*Task to complete*.
Set down the listing below verbatim, but only from its first line through the line containing "floor.data.materials.append(floor_finish)".

*Recorded data*.
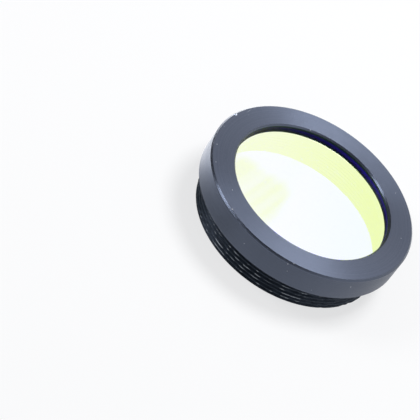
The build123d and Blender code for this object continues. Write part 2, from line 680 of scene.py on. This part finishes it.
# Floor
# A white floor that the cell lies on. Part of its white is its own light, so that the shadows stay
# soft. For gloss its light is painted brighter on the left and dimmer in one spot at the front left,
# through the glass it carries a painted soft streaked shade on the left, and from below it isn't
# there.
floor = bpy.data.objects.new("floor", bpy.data.meshes.new("floor"))
floor.data.from_pydata([(-1, -1, 0), (1, -1, 0), (1, 1, 0), (-1, 1, 0)], [], [(0, 1, 2, 3)])
bpy.context.scene.collection.objects.link(floor)
floor_finish, start = material("pale_floor")
camera_ray, glossy_ray, through = start.node(
    "LightPath", {}, {}, ["Is Camera Ray", "Is Glossy Ray", "Is Transmission Ray"]
)
diffuse = start.node("BsdfDiffuse", {}, {"Color": (0.95, 0.955, 0.97, 1)})
place = start.node("TexCoord", {}, {}, "Object")
x, y = start.node("SeparateXYZ", {}, {0: place}, ["X", "Y"])
# Painted light: brighter on the left and a dim spot at the front left for gloss, and a streaked shade
# through the glass
left = rising(y - x, 13 * MM, 21 * MM)
painted_dim_spot = 1 - rising(from_point(place, 223, 22 * MM, 0), 3 * MM, 12 * MM)
streaks = rising(noise(x - 0.2 * y, 0.33 / MM, 1, 0.5, "1D"), 0.42, 0.6)
shade = (1 - rising(x + 0.1 * abs(y), -3 * MM, -0.5 * MM)) * (0.7 + 0.3 * streaks)
shade = shade * (1 - 0.6 * rising(y, 5 * MM, 8 * MM))
own = through.maths("MAXIMUM", through, 0.7 * camera_ray + glossy_ray)
mirrored = glossy_ray * (1 - through)
strength = 1 + (2.1 * left - 0.45 * painted_dim_spot - 0.1) * mirrored - 0.9 * shade * through
glow = start.node("VectorMath", {"operation": "SCALE"}, {0: (0.99, 0.993, 1.0), "Scale": strength})
lit = start.node("Emission", {}, {"Color": glow})
seen = start.node("MixShader", {}, {0: own, 1: diffuse, 2: lit})
below = start.node("NewGeometry", {}, {}, "Backfacing")
clear = start.node("BsdfTransparent", {}, {})
shader = start.node("MixShader", {}, {0: below, 1: seen, 2: clear})
start.node("OutputMaterial", {}, {"Surface": shader})
floor.data.materials.append(floor_finish)

# Light
# White all round, as the camera and the glass see it. Gloss mirrors it with a dim side, where the
# camera stands, and a dark card at the left. A soft lamp nearly overhead makes the bow of light on
# the turned face, and another stands at the left.
world = bpy.data.worlds.new("studio")
bpy.context.scene.world = world
world.use_nodes = True
world.node_tree.nodes.clear()
sky = Socket(world.node_tree)
direction = sky.node("TexCoord", {}, {}, "Generated")
dim_side = (0.0, -0.79, 0.61)
dark_card = (-0.84, 0.45, 0.28)
toward_dim, toward_card = (
    sky.node("VectorMath", {"operation": "DOT_PRODUCT"}, {0: direction, 1: way}, "Value")
    for way in (dim_side, dark_card)
)
camera_ray, glossy_ray, transmission_ray = sky.node(
    "LightPath", {}, {}, ["Is Camera Ray", "Is Glossy Ray", "Is Transmission Ray"]
)
seen = camera_ray.maths("MAXIMUM", camera_ray, transmission_ray)
glossy_level = 1 - 0.85 * rising(toward_dim, 0.5, 0.97)
glossy_level = glossy_level * (1 - 0.8 * rising(toward_card, 0.8, 0.93))
diffuse_level = 0.25
level = seen + (1 - seen) * (glossy_ray * glossy_level + (1 - glossy_ray) * diffuse_level)
background = sky.node("Background", {}, {"Color": (1, 1, 1, 1), "Strength": level})
sky.node("OutputWorld", {}, {"Surface": background})

for name, toward, away, width, energy in (
    ("behind", (0.104, 0.33, 0.938), 0.35, 0.15, 0.85),
    ("left", (-0.74, -0.25, 0.62), 0.4, 0.16, 0.34),
):
    lamp = bpy.data.objects.new(name, bpy.data.lights.new(name, "AREA"))
    lamp.data.shape = "DISK"
    lamp.data.size = width
    lamp.data.energy = energy
    lamp.location = Vector(toward) * away
    lamp.rotation_euler = Vector(toward).to_track_quat("Z", "Y").to_euler()
    bpy.context.scene.collection.objects.link(lamp)

# Camera
# Placed by the photograph: where the middle of the cell's face lies in the picture, how far off
# it is, and which way the cell's axis points from there, in the camera's right, up and back.
focal_px = 2067
image_px = 420
face_centre_px = (313.7, 190.4)
face_distance = 0.2833
axis_in_picture = Vector((0.4338, 0.6288, 0.6454)).normalized()
face_centre = Vector((face_centre_px[0] - image_px / 2, image_px / 2 - face_centre_px[1], -focal_px))
face_centre = face_centre.normalized() * face_distance
nearest = (-face_centre - axis_in_picture * axis_in_picture.dot(-face_centre)).normalized()
turn = Matrix((axis_in_picture.cross(nearest), -nearest, axis_in_picture))
camera = bpy.data.objects.new("camera", bpy.data.cameras.new("camera"))
camera.data.sensor_width = 36
camera.data.lens = focal_px / image_px * camera.data.sensor_width
standpoint = Vector((0, 0, face_z * MM)) - turn @ face_centre
camera.matrix_world = Matrix.Translation(standpoint) @ turn.to_4x4()
bpy.context.scene.collection.objects.link(camera)
bpy.context.scene.camera = camera

bpy.context.scene.view_settings.view_transform = "Standard"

*Solution for this task*.
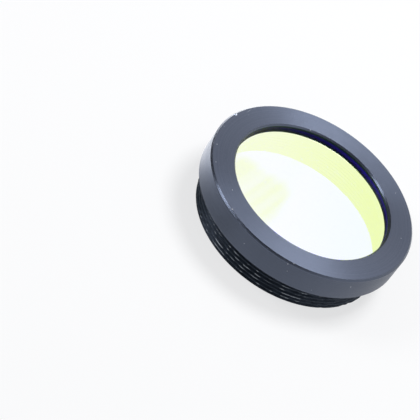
The build123d and Blender code for this object continues. Write part 2, from line 680 of scene.py on. This part finishes it.
# Floor
# A white floor that the cell lies on. Part of its white is its own light, so that the shadows stay
# soft. For gloss its light is painted brighter on the left and dimmer in one spot at the front left,
# through the glass it carries a painted soft streaked shade on the left, and from below it isn't
# there.
floor = bpy.data.objects.new("floor", bpy.data.meshes.new("floor"))
floor.data.from_pydata([(-1, -1, 0), (1, -1, 0), (1, 1, 0), (-1, 1, 0)], [], [(0, 1, 2, 3)])
bpy.context.scene.collection.objects.link(floor)
floor_finish, start = material("pale_floor")
camera_ray, glossy_ray, through = start.node(
    "LightPath", {}, {}, ["Is Camera Ray", "Is Glossy Ray", "Is Transmission Ray"]
)
diffuse = start.node("BsdfDiffuse", {}, {"Color": (0.95, 0.955, 0.97, 1)})
place = start.node("TexCoord", {}, {}, "Object")
x, y = start.node("SeparateXYZ", {}, {0: place}, ["X", "Y"])
# Painted light: brighter on the left and a dim spot at the front left for gloss, and a streaked shade
# through the glass
left = rising(y - x, 13 * MM, 21 * MM)
painted_dim_spot = 1 - rising(from_point(place, 223, 22 * MM, 0), 3 * MM, 12 * MM)
streaks = rising(noise(x - 0.2 * y, 0.33 / MM, 1, 0.5, "1D"), 0.42, 0.6)
shade = (1 - rising(x + 0.1 * abs(y), -3 * MM, -0.5 * MM)) * (0.7 + 0.3 * streaks)
shade = shade * (1 - 0.6 * rising(y, 5 * MM, 8 * MM))
own = through.maths("MAXIMUM", through, 0.7 * camera_ray + glossy_ray)
mirrored = glossy_ray * (1 - through)
strength = 1 + (2.1 * left - 0.45 * painted_dim_spot - 0.1) * mirrored - 0.9 * shade * through
glow = start.node("VectorMath", {"operation": "SCALE"}, {0: (0.99, 0.993, 1.0), "Scale": strength})
lit = start.node("Emission", {}, {"Color": glow})
seen = start.node("MixShader", {}, {0: own, 1: diffuse, 2: lit})
below = start.node("NewGeometry", {}, {}, "Backfacing")
clear = start.node("BsdfTransparent", {}, {})
shader = start.node("MixShader", {}, {0: below, 1: seen, 2: clear})
start.node("OutputMaterial", {}, {"Surface": shader})
floor.data.materials.append(floor_finish)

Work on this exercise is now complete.